Baisse de la TVA sur les transports publics et « ISF écologique »
Le Parti communiste organise, lui, une dizaine d’actions en France – mais ce 15 novembre, deux jours avant les blocages (...)

Le bureau national du Parti socialiste a pour sa part adopté le 6 novembre une longue résolution afin d’expliquer que le parti « soutient les Français qui défendent leur pouvoir d’achat », notamment le 17 novembre, et « demande l’organisation d’une conférence nationale sur le financement de la transition écologique ».

Des initiatives syndicales locales pour participer à la mobilisation
Démosphère, l’agenda alternatif de la région parisienne, propose de lister sur cette page les rendez-vous d’organisations sans lien avec l’extrême droite. On y trouve notamment l’appel du Front Syndical de Classe, qui rassemble des militants de la CGT et de la FSU, qui invite « à prendre une part active dans cette journée nationale d’action du 17 novembre 2018 ». « En réalité, le gouvernement, les multinationales, l’UE se moquent de l’environnement, écrivent-ils. Ce sont en effet les mêmes qui organisent le tout voiture et le tout camion, qui ferment les lignes de chemin de fer (remplacés par… les « cars Macron ») et imposent la privatisation de la SNCF, la dégradation du service (retards, suppressions de trains...) et la casse du fret ferroviaire. »

Sud Industrie appelle également à « préparer un véritable blocage du pays et pas seulement un samedi » (...)

Colère légitime mais revendications floues
Le « Front social » (une coordination composée de syndicats, associations, collectifs ou médias alternatifs) entend également ne pas laisser à l’extrême droite la récupération de la question du pouvoir d’achat.
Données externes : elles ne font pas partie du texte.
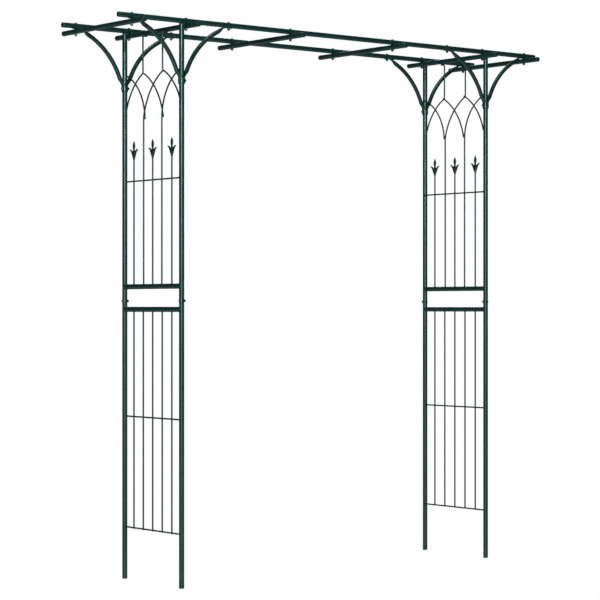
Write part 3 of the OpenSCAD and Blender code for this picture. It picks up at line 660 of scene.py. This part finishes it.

Le collectif propose de prendre appui « sur les résistances importantes qui existent » : en l’occurrence les mobilisations sociales de salariés, de l’usine Ford de Gironde aux bureaux de poste des Hauts-de-Seine, en grève depuis 7 mois, en passant par les femmes de ménage de l’hôtel Park Hyatt Vendôme qui affirment leur volonté de tenir au moins jusqu’à Noël ou les salariés de McDonald’s dans les quartiers Nord de Marseille. La CGT de Bezons (Val d’Oise) appelle même à venir discuter, le 17 novembre, « de la nécessité d’augmenter nos salaires pour compenser la hausse des prix et comment défendre ensemble notre pouvoir d’achat ».

Ces initiatives se mènent cependant sans l’aval des directions des confédérations. Celles-ci demeurent plus que prudentes vis-à-vis d’une mobilisation considérées comme d’extrême-droite (...)

Les confédérations considèrent d’autre part que, si la colère est légitime, les revendications disparates du mouvement sont disparates et floues (lire : 17 novembre : pourquoi les syndicats traînent-ils des pieds, alors que les politiques courent après ?).

Des associations pour « un changement radical de politique sociale et écologique »
Comment réagissent les organisations écologistes, coincées entre l’impératif immédiat de justice sociale et la volonté à terme d’en finir avec le recours aux énergies fossiles, donc l’essence et le très polluant diesel ? Le Réseau Action Climat, qui regroupe plusieurs grandes associations, dénonce une politique des transports du gouvernement qui « n’est ni cohérente avec l’urgence climatique ni juste socialement ». (...)

L’association altermondialiste Attac rappelle de son côté que « le poids des dépenses énergétiques représente 14,9 % du revenu des ménages les plus pauvres, et seulement 5,9% pour les plus riches qui sont pourtant les plus gros pollueurs » [2]. La taxe sur les carburants « va surtout servir à boucher les trous du budget (...)

« Bloquer non pas les routes mais… les projets actuels de fermetures de lignes »
Attac France se dit ainsi « disponible, avec les associations et syndicats qui partagent ces convictions, pour prendre toutes les initiatives qui permettront d’avancer vers la satisfaction de ces revendications et un changement radical de politique sociale et écologique ». Certains mouvements, comme Alternatiba Saint-Etienne, ont décidé de se rassembler le 17 novembre pour marquer une « volonté de développement des transports publics en commun publics sans carbone ». L’événement du collectif est à retrouver sur Facebook.

Dans sa chronique pour le magazine Alternatives économiques, l’économiste Jean Gadrey propose même de « bloquer immédiatement non pas les routes mais… les projets actuels de fermetures de lignes, de gares ou de guichets de la SNCF, fermetures dont la mise en œuvre mettrait encore plus de monde sur les routes ». Et de renforcer les dispositifs de remboursement des frais pour les transports domicile-travail, en envisageant de les étendre aux frais de carburant en l’absence d’infrastructures de transports public.